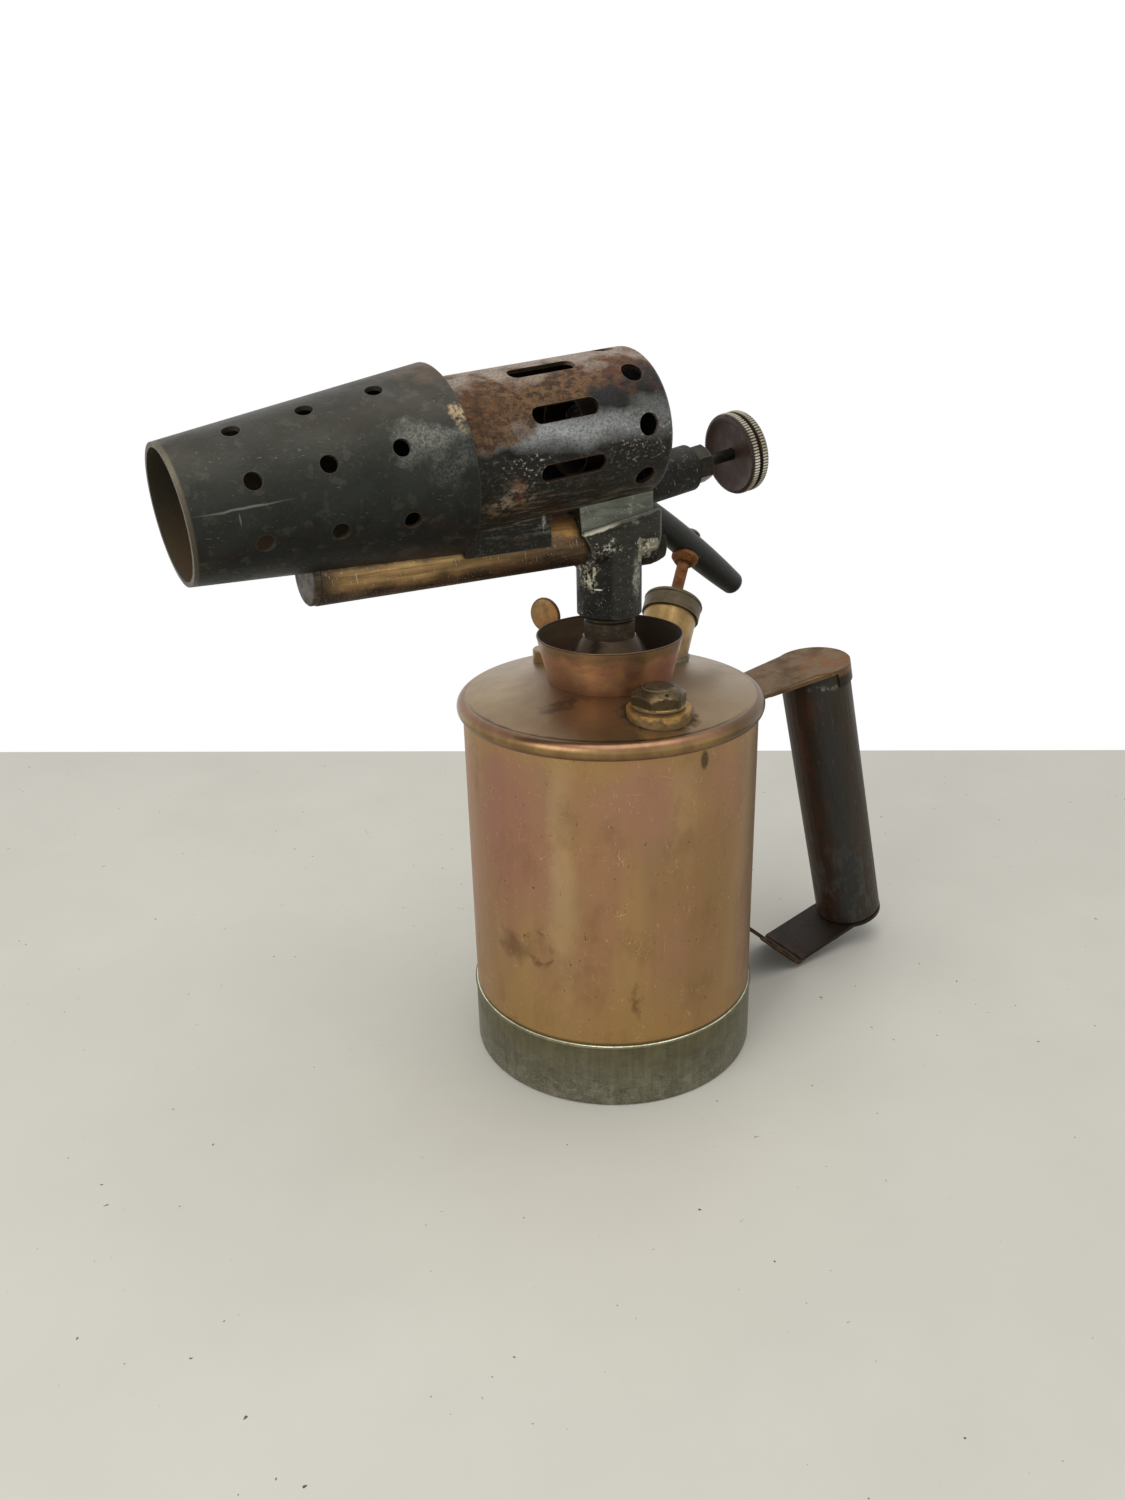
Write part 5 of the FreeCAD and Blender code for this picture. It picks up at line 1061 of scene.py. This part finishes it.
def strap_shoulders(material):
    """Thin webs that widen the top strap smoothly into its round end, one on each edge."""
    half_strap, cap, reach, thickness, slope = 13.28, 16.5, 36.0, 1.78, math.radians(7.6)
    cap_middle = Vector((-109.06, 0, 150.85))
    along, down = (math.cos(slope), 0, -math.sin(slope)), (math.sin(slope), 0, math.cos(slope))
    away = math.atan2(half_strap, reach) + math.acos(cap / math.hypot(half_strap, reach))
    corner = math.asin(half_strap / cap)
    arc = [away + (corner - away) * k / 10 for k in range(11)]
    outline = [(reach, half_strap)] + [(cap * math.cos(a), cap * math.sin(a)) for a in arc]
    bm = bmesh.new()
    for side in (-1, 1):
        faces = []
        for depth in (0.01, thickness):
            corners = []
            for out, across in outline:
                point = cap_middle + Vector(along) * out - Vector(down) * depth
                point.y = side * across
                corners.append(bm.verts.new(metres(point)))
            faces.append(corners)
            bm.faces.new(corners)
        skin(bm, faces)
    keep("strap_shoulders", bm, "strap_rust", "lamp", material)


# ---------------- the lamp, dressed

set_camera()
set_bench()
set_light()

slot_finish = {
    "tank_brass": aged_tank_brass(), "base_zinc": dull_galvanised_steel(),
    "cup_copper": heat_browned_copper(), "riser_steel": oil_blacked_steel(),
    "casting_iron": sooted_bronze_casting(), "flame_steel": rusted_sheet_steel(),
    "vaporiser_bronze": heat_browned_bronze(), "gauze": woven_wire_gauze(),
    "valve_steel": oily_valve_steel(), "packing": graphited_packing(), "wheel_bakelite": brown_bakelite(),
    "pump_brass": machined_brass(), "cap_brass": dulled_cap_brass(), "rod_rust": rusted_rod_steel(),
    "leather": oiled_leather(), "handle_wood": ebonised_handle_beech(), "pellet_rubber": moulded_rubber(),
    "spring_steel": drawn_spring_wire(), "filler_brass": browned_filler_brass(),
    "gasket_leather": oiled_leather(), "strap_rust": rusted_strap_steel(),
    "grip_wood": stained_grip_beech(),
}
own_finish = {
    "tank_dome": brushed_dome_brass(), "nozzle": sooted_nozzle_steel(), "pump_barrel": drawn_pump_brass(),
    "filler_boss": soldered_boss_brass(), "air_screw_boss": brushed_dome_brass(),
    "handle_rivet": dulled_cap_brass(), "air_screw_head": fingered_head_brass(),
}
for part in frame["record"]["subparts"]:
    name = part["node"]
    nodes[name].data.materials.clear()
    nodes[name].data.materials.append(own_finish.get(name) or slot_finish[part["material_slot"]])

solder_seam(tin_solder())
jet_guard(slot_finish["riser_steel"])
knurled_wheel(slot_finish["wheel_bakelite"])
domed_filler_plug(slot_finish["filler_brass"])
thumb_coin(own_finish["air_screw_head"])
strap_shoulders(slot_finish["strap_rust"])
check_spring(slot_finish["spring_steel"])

> TASK TO CARRY OUT:
Sift the material for lines with the string "part". Copy each one found.

> CORRECT RESULT:
Write part 5 of the FreeCAD and Blender code for this picture. It picks up at line 1061 of scene.py. This part finishes it.
for part in frame["record"]["subparts"]:
    name = part["node"]
    nodes[name].data.materials.append(own_finish.get(name) or slot_finish[part["material_slot"]])